## Stated goal
Reproduce all records verbatim.

## Entries supplied
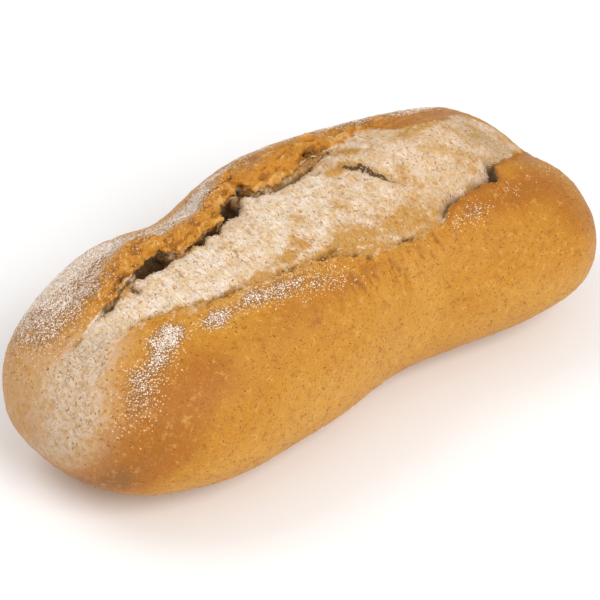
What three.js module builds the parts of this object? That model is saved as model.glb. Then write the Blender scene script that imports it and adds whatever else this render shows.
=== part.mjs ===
// A country bread: one free-standing hearth loaf, longer than wide, with a slight waist.
// It was slashed along its top before baking, and the slash tore open in the oven: the pale crumb
// rose through it, the back crust curled up into a lip over dark pockets, and at the far end the
// front crust stands clear of the crumb. Baked on a flat stone, it has a flat underside.
//
// Units are millimetres. +X runs along the loaf to its far end, +Y to its back and +Z up.
// The skin is a row of rings across the loaf. A point of a ring is given by its arc, measured over
// the baked outline from the top centre line (front negative, back positive), and by its lift, the
// distance that it stands off that outline.
import * as THREE from 'three';

// Driving dimensions
const LENGTH = 280;
const HEIGHT = 83.6;
const FRONT_HALF_WIDTH = 68;
const BACK_HALF_WIDTH = 53.4;
const WIDEST_LEVEL = 0.45 * HEIGHT;
const UNDERSIDE_BULGE = 1.09 * WIDEST_LEVEL; // reaches below the stone, which flattens it
const UNDERSIDE_EDGE = 1; // height at which the underside begins where the ends lift off the stone

// Exponents of the rounded outlines: a higher one is fuller and blunter
const NEAR_END_FULLNESS = 3.83;
const FAR_END_FULLNESS = 3.64;
const END_ROUNDNESS = 2.27;
const CROWN_FULLNESS = 2.45;
const FLANK_FULLNESS = 2.29;

// Swellings of the dough, with at and spread as shares of the half length, by as a share of the size
const FRONT_SWELLS = [
  { at: -0.95, spread: 0.2, by: 0.07 }, // near cheek
  { at: -0.634, spread: 0.25, by: 0.056 }, // near shoulder
  { at: 0.128, spread: 0.23, by: -0.095 }, // waist
  { at: 1.04, spread: 0.457, by: 0.524 }, // far shoulder
];
const BACK_SWELLS = [
  { at: -0.54, spread: 0.16, by: 0.084 }, // near shoulder
  { at: 0.112, spread: 0.313, by: 0.202 }, // where the crumb pushed the crust outwards
];
const CROWN_SWELLS = [
  { at: -0.5, spread: 0.2, by: -0.03 }, // near saddle
  { at: 0.038, spread: 0.335, by: 0.058 }, // crown
];

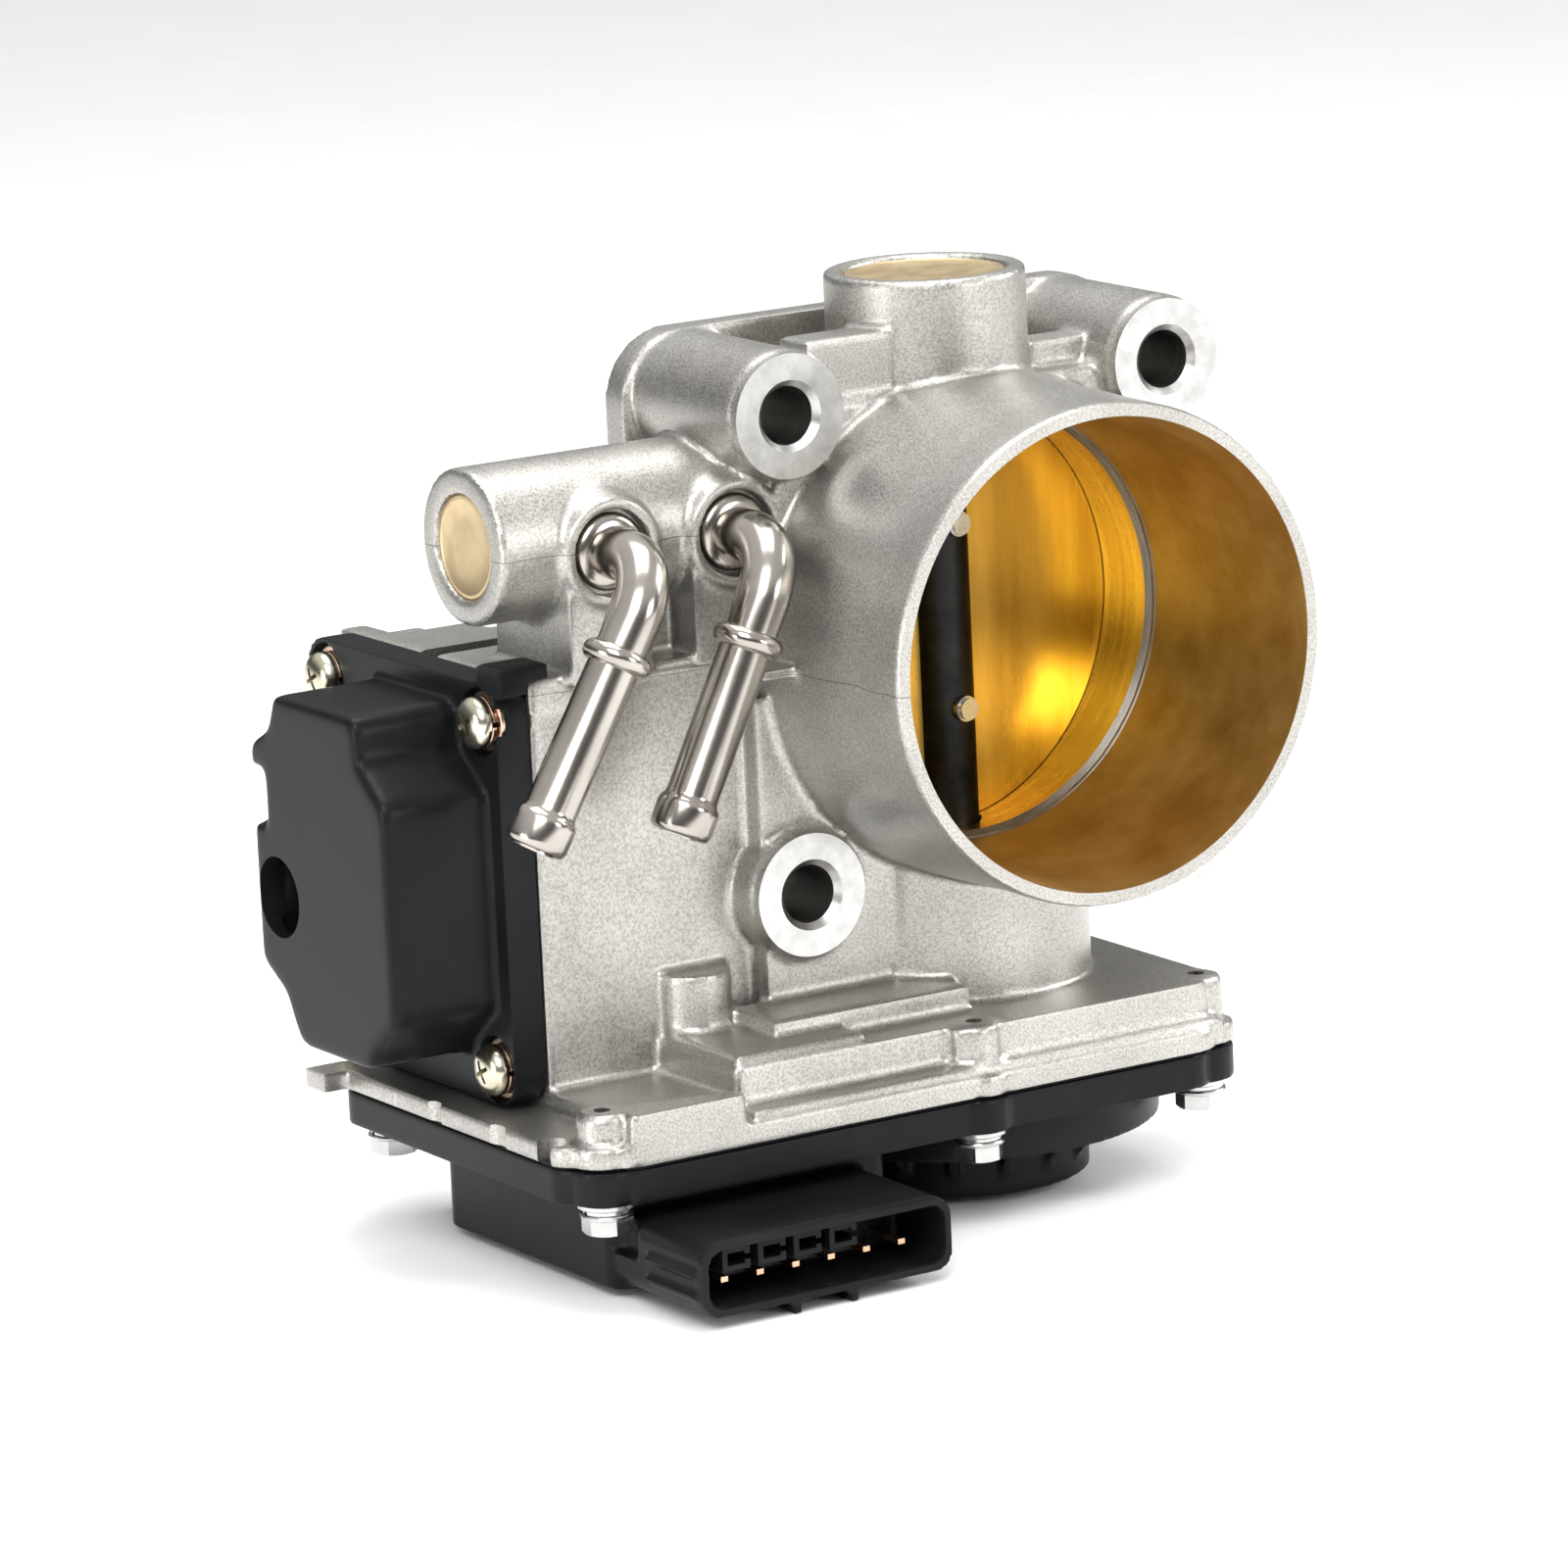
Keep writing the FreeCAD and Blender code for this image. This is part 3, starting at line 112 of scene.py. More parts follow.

## Solution for this problem
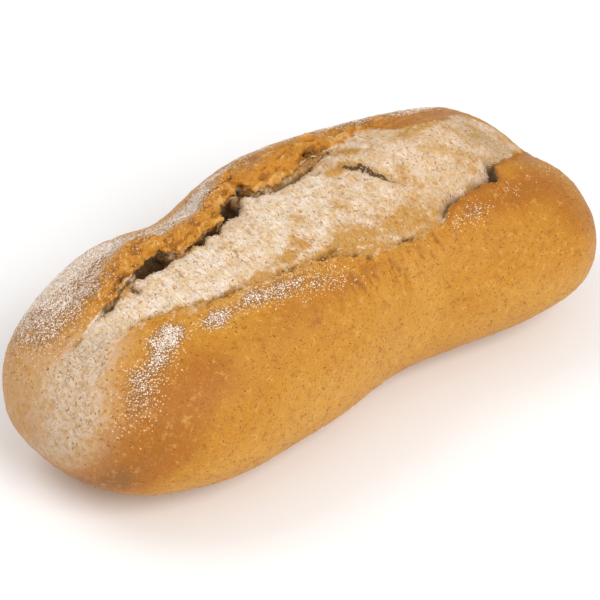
What three.js module builds the parts of this object? That model is saved as model.glb. Then write the Blender scene script that imports it and adds whatever else this render shows.
=== part.mjs ===
// A country bread: one free-standing hearth loaf, longer than wide, with a slight waist.
// It was slashed along its top before baking, and the slash tore open in the oven: the pale crumb
// rose through it, the back crust curled up into a lip over dark pockets, and at the far end the
// front crust stands clear of the crumb. Baked on a flat stone, it has a flat underside.
//
// Units are millimetres. +X runs along the loaf to its far end, +Y to its back and +Z up.
// The skin is a row of rings across the loaf. A point of a ring is given by its arc, measured over
// the baked outline from the top centre line (front negative, back positive), and by its lift, the
// distance that it stands off that outline.
import * as THREE from 'three';

// Driving dimensions
const LENGTH = 280;
const HEIGHT = 83.6;
const FRONT_HALF_WIDTH = 68;
const BACK_HALF_WIDTH = 53.4;
const WIDEST_LEVEL = 0.45 * HEIGHT;
const UNDERSIDE_BULGE = 1.09 * WIDEST_LEVEL; // reaches below the stone, which flattens it
const UNDERSIDE_EDGE = 1; // height at which the underside begins where the ends lift off the stone

// Exponents of the rounded outlines: a higher one is fuller and blunter
const NEAR_END_FULLNESS = 3.83;
const FAR_END_FULLNESS = 3.64;
const END_ROUNDNESS = 2.27;
const CROWN_FULLNESS = 2.45;
const FLANK_FULLNESS = 2.29;

// Swellings of the dough, with at and spread as shares of the half length, by as a share of the size
const FRONT_SWELLS = [
  { at: -0.95, spread: 0.2, by: 0.07 }, // near cheek
  { at: -0.634, spread: 0.25, by: 0.056 }, // near shoulder
  { at: 0.128, spread: 0.23, by: -0.095 }, // waist
  { at: 1.04, spread: 0.457, by: 0.524 }, // far shoulder
];
const BACK_SWELLS = [
  { at: -0.54, spread: 0.16, by: 0.084 }, // near shoulder
  { at: 0.112, spread: 0.313, by: 0.202 }, // where the crumb pushed the crust outwards
];
const CROWN_SWELLS = [
  { at: -0.5, spread: 0.2, by: -0.03 }, // near saddle
  { at: 0.038, spread: 0.335, by: 0.058 }, // crown
];

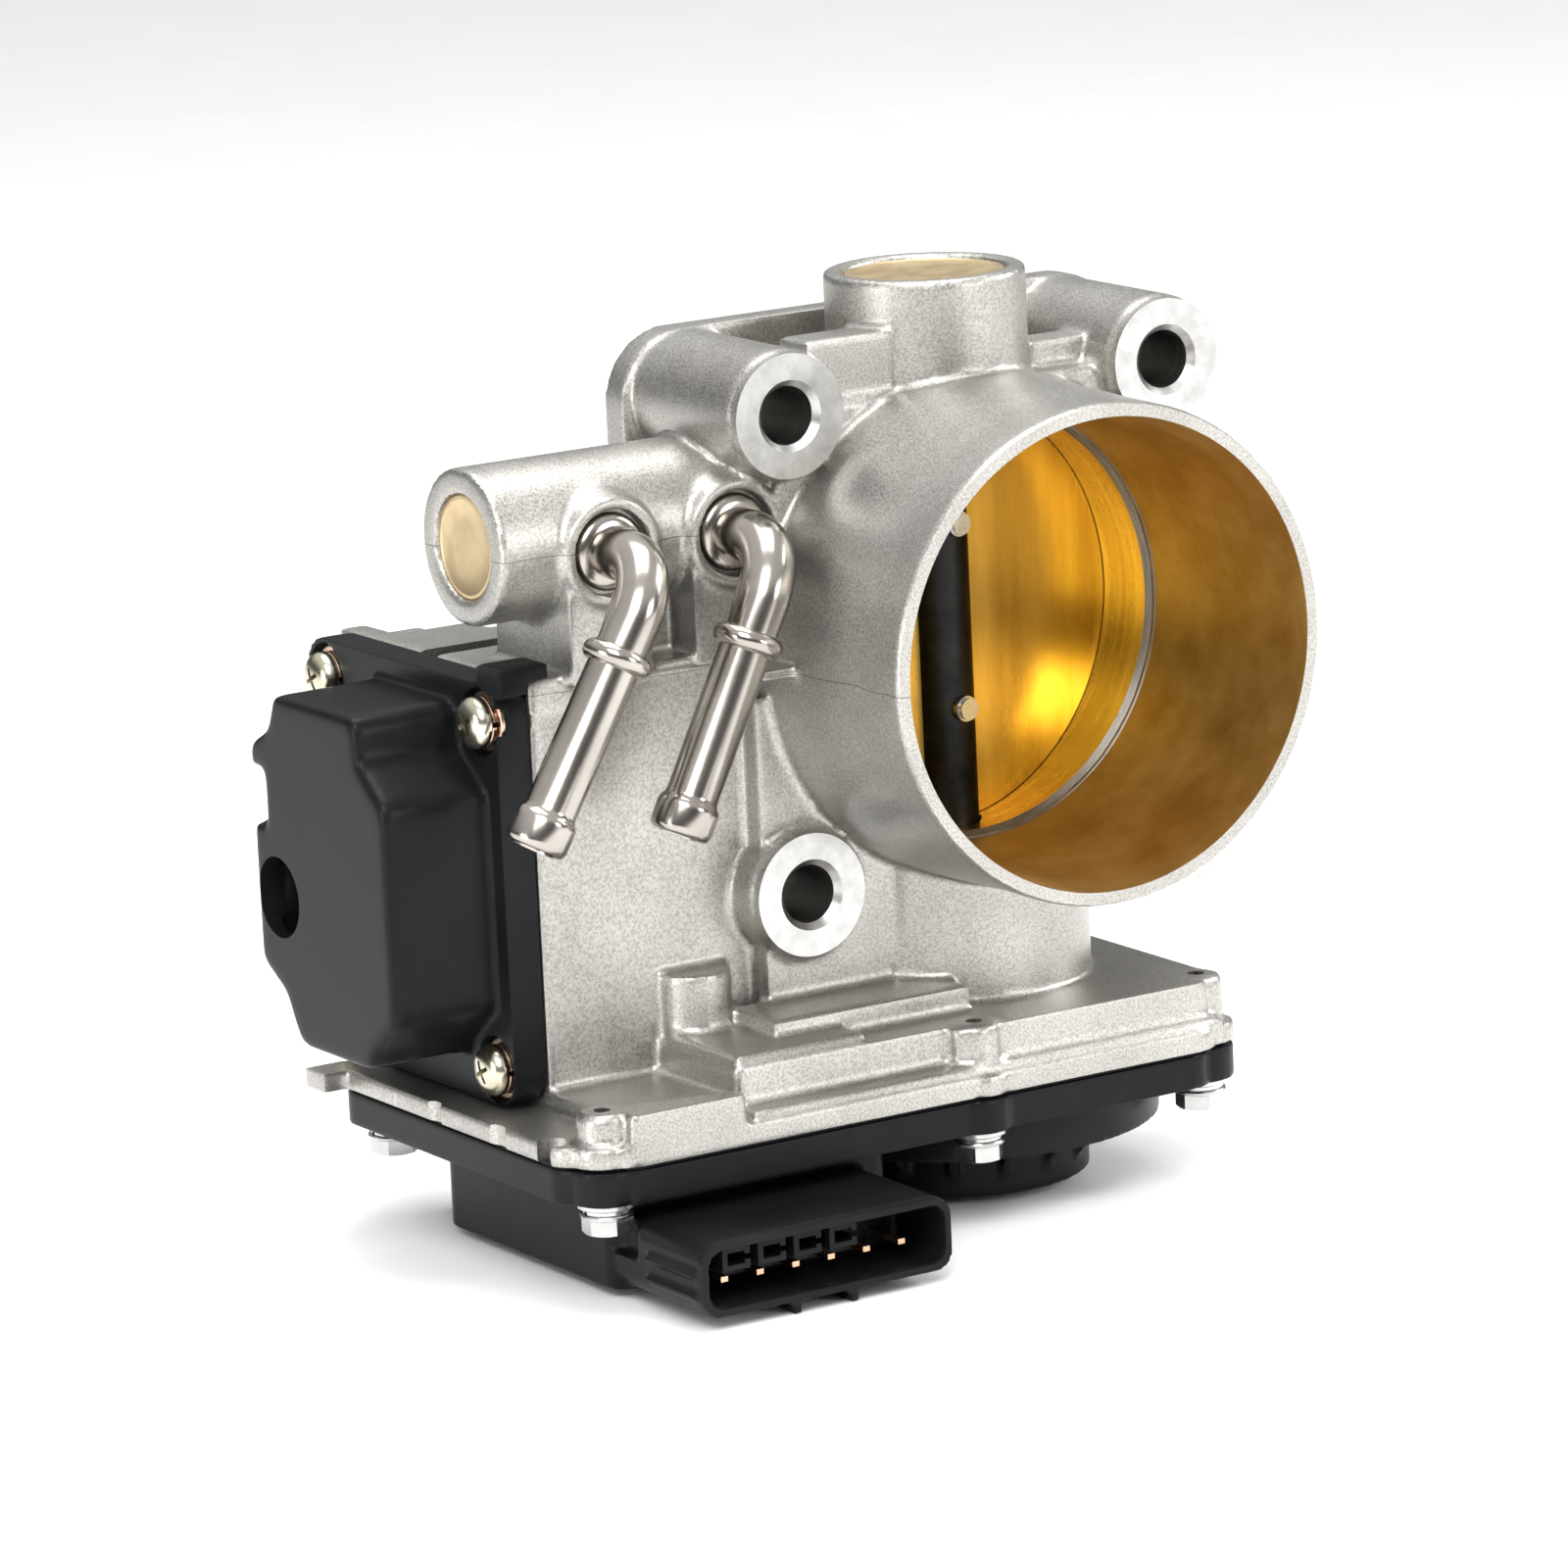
Keep writing the FreeCAD and Blender code for this image. This is part 3, starting at line 112 of scene.py. More parts follow.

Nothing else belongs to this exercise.